The Ministry of Foreign Affairs in Riyadh: The legacy of Henning Larsen
Danish and Arab traditions fuse together in a project that Henning Larsen himself considered to be the biggest and most complicated he had ever worked on.
As an architect, Henning Larsen had a special way with daylight in buildings. He also had an international perspective that was rare before the turn of the century. He brought Danish architecture out into the world and he brought the world to Danish architecture. Saudi Arabia’s Ministry of Foreign Affairs from 1984 is an exceptional example of both, and it stands today as a seminal work in Henning Larsen’s oeuvre.
In line with the movement of light
In the dark North, it has generally always been important to draw daylight into the core of buildings. In Riyadh, the light had to be limited and controlled because of its intensity.

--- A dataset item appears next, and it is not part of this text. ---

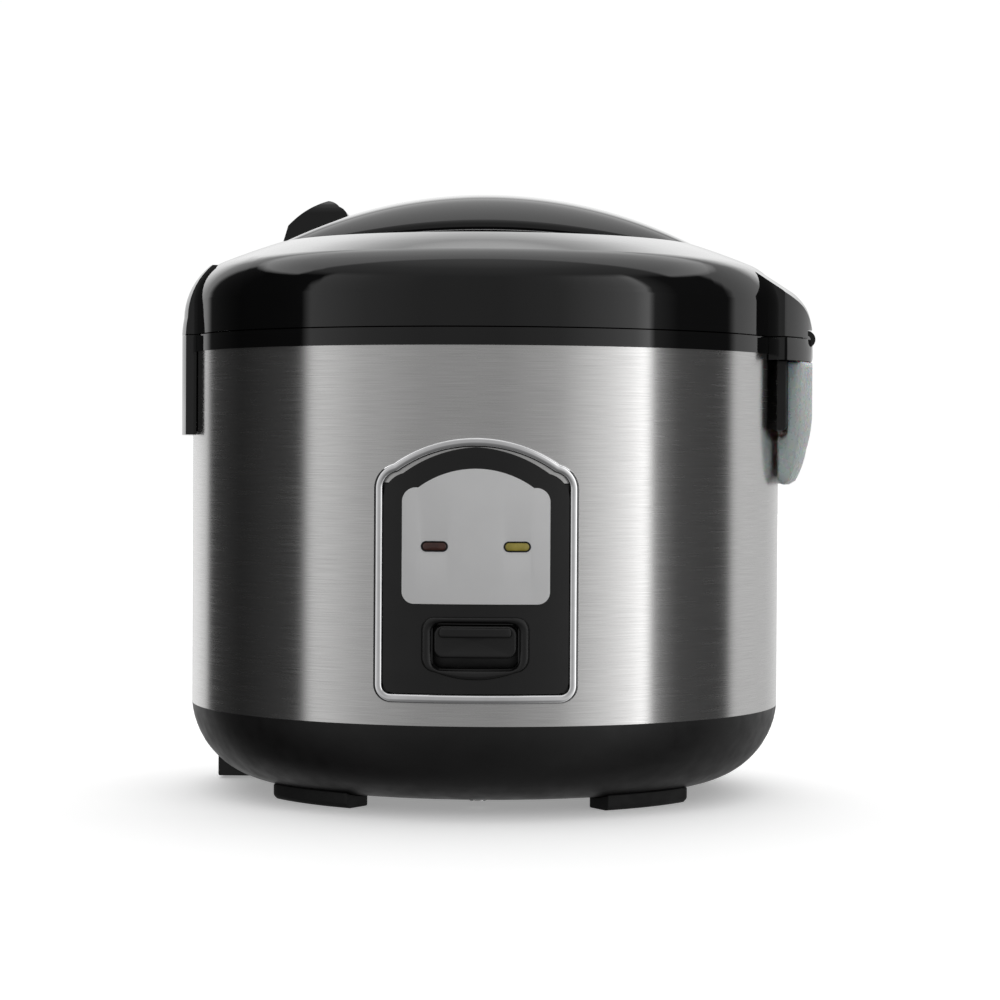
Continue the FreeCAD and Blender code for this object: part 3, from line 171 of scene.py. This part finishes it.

Here, skylights and window openings are situated so the sun’s movement can be followed throughout the day deep inside the building as the day progresses. When the workday is over, employees leave the building through a port directly facing the setting sun and the direction of Mecca.
This was made possible by turning the building slightly in relation to the original plans. It was a genuine pleasure for Henning Larsen to show the Arabs respect with this gesture.
Openness behind closed facades
The facades are massive and closed, shielding the interior from the strong sunlight and the dry heat. Behind them are open, welcoming spaces and areas with fertile courtyard gardens, fountains and, of course, various rooms. The walls are large and white, and the principal ornamentation is the richly decorated marble flooring.
It is a far cry from the Danish modernism of the past century, but that is the whole idea. The work lies in the exchange between cultures with an openness for the location, traditions and materials.
Henning Larsen’s architectural studio was responsible for every aspect of the project , from the contracts with engineers to the craftsmanship.
Just a single contract with two signatures formed the basis for the agreement. One signature belonged to the Saudi Arabian foreign minister, and the other, Henning Larsen.
Since then, Henning Larsen has completed numerous other projects in Saudi Arabia, including the King Abdullah Financial District and the Danish Embassy, and for a number of years the firm had a local branch in the country.
Today, Henning Larsen Architects has 300 employees who continue to work around the globe. In 2020, the architectural firm became part of the consulting engineering firm Rambøll.